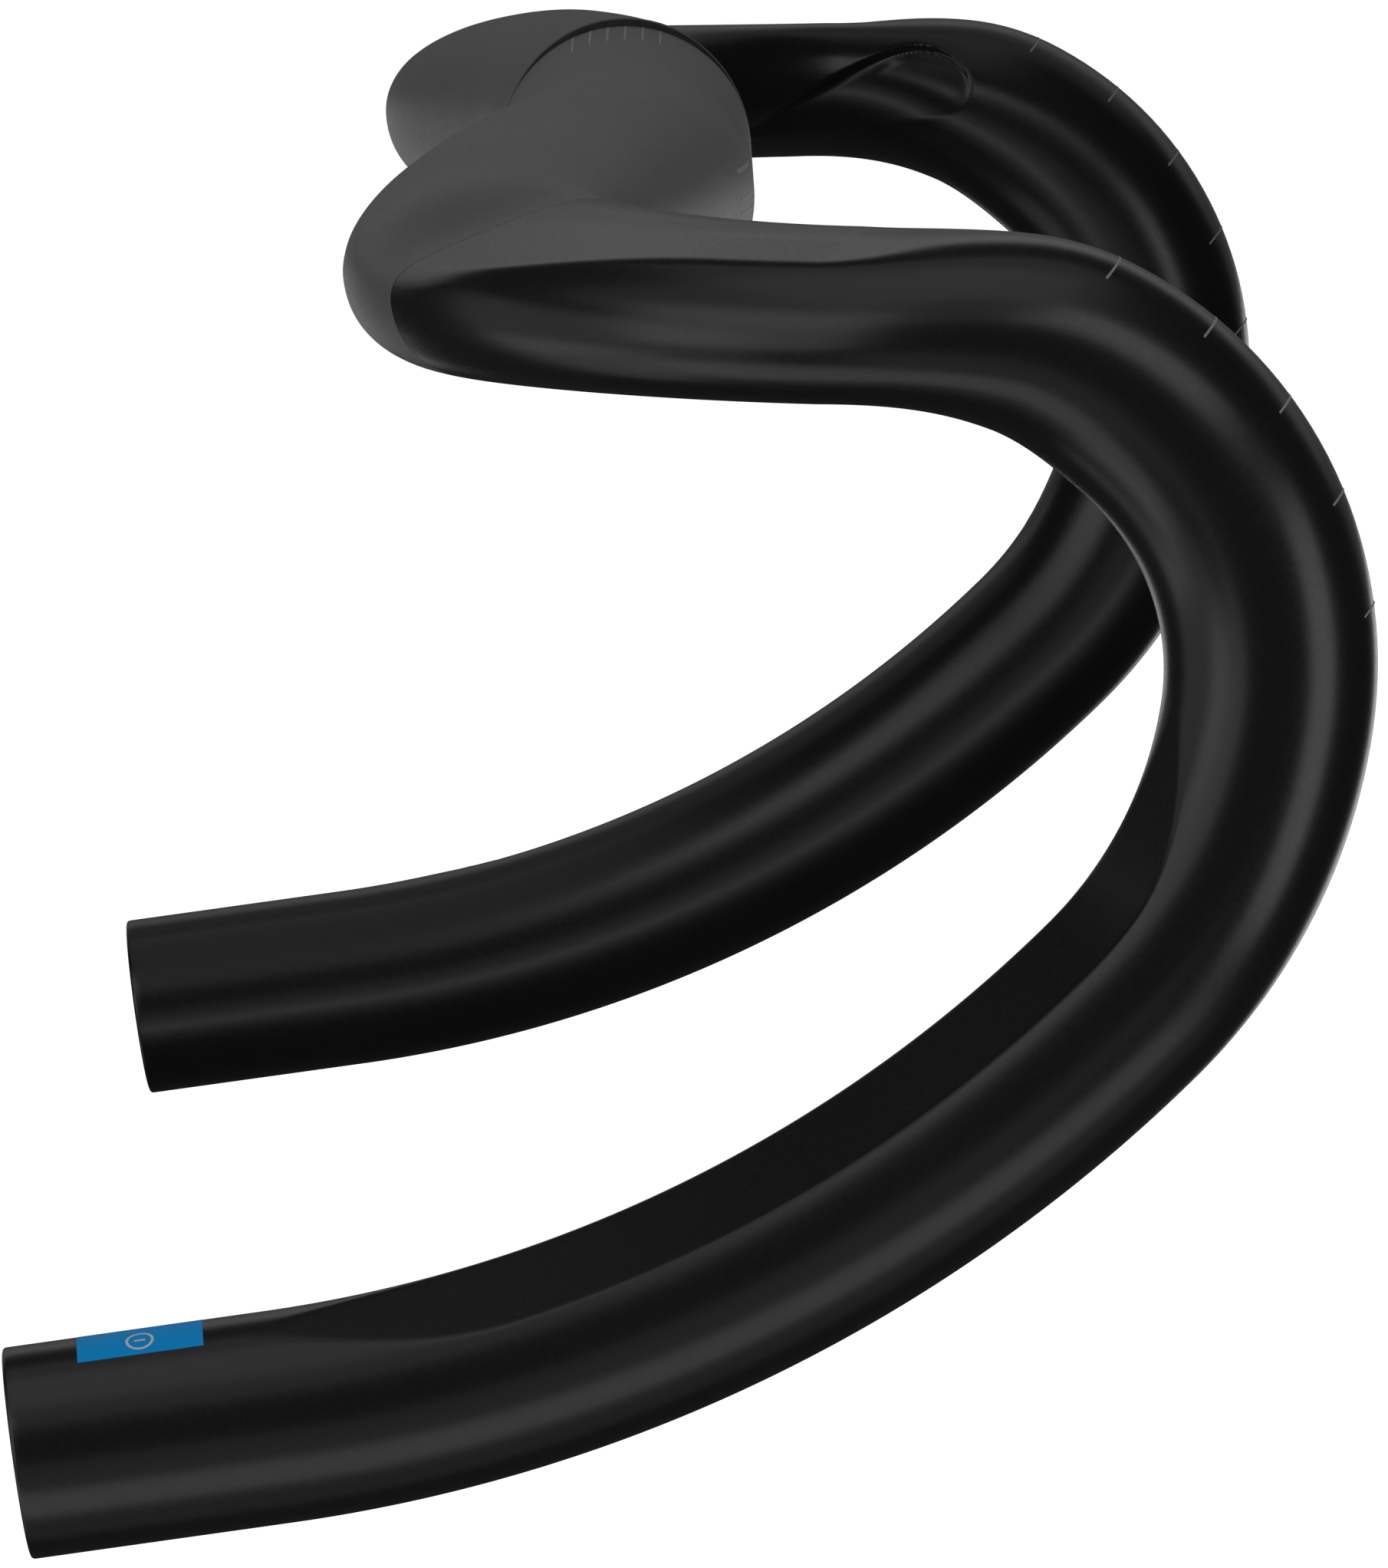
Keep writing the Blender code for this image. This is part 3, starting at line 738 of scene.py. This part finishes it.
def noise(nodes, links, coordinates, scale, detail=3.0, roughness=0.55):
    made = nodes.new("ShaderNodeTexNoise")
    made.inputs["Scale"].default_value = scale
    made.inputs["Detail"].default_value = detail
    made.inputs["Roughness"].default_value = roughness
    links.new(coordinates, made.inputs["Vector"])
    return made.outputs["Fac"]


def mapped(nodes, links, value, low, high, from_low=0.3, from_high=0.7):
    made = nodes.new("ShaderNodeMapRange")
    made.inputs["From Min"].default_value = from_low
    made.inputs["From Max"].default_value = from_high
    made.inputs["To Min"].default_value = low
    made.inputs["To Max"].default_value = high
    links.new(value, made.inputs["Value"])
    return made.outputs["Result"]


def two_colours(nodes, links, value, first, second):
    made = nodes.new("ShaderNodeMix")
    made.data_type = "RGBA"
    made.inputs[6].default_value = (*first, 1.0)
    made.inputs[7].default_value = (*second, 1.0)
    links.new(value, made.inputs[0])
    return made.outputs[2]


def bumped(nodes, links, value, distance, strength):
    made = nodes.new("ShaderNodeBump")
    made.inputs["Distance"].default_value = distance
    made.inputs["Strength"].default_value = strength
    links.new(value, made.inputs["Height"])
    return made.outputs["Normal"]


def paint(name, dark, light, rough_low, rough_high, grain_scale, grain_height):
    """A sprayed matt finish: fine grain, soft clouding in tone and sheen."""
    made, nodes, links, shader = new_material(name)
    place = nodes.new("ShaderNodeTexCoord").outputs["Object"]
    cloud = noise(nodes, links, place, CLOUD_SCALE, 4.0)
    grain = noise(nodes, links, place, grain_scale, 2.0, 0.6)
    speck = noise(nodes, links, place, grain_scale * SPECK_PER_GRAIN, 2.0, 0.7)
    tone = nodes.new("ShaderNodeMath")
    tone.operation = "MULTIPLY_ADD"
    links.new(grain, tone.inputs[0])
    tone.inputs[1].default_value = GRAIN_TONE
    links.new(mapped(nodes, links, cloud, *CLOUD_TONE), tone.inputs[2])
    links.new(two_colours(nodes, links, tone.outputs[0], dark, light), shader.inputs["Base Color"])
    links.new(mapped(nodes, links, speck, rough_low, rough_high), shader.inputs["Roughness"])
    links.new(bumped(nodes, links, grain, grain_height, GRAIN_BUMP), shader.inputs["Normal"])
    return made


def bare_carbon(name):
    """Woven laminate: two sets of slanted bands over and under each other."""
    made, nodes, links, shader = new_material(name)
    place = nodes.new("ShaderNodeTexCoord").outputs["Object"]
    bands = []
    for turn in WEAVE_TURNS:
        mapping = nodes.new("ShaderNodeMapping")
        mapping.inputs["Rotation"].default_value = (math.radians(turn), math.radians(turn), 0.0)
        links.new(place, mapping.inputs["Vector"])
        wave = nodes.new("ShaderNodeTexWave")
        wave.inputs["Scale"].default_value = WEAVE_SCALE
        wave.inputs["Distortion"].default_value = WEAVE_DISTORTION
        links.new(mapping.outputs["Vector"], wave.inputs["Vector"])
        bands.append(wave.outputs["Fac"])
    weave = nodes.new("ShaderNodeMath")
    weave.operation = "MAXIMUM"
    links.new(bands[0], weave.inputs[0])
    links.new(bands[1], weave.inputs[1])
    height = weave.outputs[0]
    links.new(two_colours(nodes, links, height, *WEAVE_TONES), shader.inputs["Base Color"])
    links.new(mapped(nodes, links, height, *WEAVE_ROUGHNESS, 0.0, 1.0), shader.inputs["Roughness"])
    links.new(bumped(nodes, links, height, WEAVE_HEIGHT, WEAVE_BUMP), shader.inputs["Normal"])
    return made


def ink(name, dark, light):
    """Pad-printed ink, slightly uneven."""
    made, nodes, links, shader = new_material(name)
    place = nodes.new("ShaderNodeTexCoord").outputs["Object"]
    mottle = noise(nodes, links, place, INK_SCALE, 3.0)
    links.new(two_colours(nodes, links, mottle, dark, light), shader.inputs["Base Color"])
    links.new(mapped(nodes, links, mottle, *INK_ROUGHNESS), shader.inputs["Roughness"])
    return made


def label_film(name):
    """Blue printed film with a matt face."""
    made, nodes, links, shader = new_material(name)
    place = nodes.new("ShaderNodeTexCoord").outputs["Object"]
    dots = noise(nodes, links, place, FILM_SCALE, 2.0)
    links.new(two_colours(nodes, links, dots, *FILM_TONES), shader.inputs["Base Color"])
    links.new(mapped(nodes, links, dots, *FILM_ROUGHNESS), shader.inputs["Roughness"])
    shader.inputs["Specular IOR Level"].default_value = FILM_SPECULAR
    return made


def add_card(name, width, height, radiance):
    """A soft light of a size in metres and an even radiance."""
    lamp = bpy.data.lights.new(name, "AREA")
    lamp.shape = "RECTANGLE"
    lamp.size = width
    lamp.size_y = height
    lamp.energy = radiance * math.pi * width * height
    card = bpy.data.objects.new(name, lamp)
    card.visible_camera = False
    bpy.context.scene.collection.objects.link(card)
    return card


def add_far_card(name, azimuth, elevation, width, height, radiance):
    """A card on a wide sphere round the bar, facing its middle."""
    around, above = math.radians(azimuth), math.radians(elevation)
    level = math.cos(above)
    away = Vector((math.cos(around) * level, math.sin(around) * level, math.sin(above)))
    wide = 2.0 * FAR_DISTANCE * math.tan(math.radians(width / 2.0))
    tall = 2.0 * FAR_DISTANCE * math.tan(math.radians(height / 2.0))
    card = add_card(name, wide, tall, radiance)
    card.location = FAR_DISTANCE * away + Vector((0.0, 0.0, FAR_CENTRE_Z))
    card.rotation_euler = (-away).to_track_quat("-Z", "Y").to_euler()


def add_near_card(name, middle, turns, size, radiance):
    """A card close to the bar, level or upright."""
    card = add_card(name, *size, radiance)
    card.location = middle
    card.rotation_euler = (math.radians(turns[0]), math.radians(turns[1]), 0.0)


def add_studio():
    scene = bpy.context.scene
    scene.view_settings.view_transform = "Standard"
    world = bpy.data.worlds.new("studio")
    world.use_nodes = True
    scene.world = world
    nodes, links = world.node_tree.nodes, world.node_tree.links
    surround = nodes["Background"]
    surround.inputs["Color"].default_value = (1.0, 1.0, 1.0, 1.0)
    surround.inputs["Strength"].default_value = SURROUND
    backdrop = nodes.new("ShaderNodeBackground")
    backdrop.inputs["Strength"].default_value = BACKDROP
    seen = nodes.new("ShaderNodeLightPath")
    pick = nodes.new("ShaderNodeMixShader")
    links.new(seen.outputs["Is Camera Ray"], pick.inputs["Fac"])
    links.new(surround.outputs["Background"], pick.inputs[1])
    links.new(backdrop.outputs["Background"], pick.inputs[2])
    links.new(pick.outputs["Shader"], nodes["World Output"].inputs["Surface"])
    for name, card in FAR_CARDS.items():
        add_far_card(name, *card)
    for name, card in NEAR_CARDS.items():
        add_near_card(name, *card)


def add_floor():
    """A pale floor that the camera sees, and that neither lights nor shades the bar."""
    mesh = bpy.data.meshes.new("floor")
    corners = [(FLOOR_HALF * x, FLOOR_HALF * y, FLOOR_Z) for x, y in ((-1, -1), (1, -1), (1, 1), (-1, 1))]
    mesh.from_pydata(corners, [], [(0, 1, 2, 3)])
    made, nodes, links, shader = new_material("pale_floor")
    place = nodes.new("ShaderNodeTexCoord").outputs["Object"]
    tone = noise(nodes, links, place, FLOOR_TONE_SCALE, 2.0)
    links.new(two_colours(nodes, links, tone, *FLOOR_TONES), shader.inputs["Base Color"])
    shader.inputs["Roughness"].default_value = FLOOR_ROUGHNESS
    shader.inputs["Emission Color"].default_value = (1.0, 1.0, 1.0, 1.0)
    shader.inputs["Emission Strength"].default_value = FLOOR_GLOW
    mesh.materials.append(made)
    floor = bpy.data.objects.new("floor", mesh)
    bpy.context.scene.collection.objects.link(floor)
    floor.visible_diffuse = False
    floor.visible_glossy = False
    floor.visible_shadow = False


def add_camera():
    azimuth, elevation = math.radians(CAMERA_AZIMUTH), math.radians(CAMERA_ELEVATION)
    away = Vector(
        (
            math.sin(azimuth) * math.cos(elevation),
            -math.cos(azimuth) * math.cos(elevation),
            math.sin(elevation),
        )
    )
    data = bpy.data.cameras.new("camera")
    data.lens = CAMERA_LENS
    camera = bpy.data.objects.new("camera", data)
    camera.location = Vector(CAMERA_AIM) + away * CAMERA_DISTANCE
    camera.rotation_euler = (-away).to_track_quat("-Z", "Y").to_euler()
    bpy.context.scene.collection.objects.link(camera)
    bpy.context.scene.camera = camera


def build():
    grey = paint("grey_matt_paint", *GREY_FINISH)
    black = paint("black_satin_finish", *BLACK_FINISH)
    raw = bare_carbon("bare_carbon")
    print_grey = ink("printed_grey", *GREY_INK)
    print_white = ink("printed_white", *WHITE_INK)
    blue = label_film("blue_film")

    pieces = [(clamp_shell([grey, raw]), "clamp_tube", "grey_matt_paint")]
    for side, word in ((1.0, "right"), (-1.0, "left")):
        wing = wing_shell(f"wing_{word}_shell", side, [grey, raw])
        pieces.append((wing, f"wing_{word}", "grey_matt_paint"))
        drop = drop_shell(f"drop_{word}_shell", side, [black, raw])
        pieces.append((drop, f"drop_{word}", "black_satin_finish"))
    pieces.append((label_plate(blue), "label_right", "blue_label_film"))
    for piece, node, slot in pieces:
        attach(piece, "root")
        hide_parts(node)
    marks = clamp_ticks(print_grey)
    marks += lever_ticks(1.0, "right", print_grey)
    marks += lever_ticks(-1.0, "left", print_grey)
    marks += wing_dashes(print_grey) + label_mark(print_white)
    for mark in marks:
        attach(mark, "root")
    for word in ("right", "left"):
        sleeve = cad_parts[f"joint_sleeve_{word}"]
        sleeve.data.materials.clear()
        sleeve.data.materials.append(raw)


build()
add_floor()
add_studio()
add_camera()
════════
-- What you should do --
Exact repetition is required for the lines from the one that contains "hide_parts(node)" through the final line; leave out everything else.

-- Exercise output --
        hide_parts(node)
    marks = clamp_ticks(print_grey)
    marks += lever_ticks(1.0, "right", print_grey)
    marks += lever_ticks(-1.0, "left", print_grey)
    marks += wing_dashes(print_grey) + label_mark(print_white)
    for mark in marks:
        attach(mark, "root")
    for word in ("right", "left"):
        sleeve = cad_parts[f"joint_sleeve_{word}"]
        sleeve.data.materials.clear()
        sleeve.data.materials.append(raw)


build()
add_floor()
add_studio()
add_camera()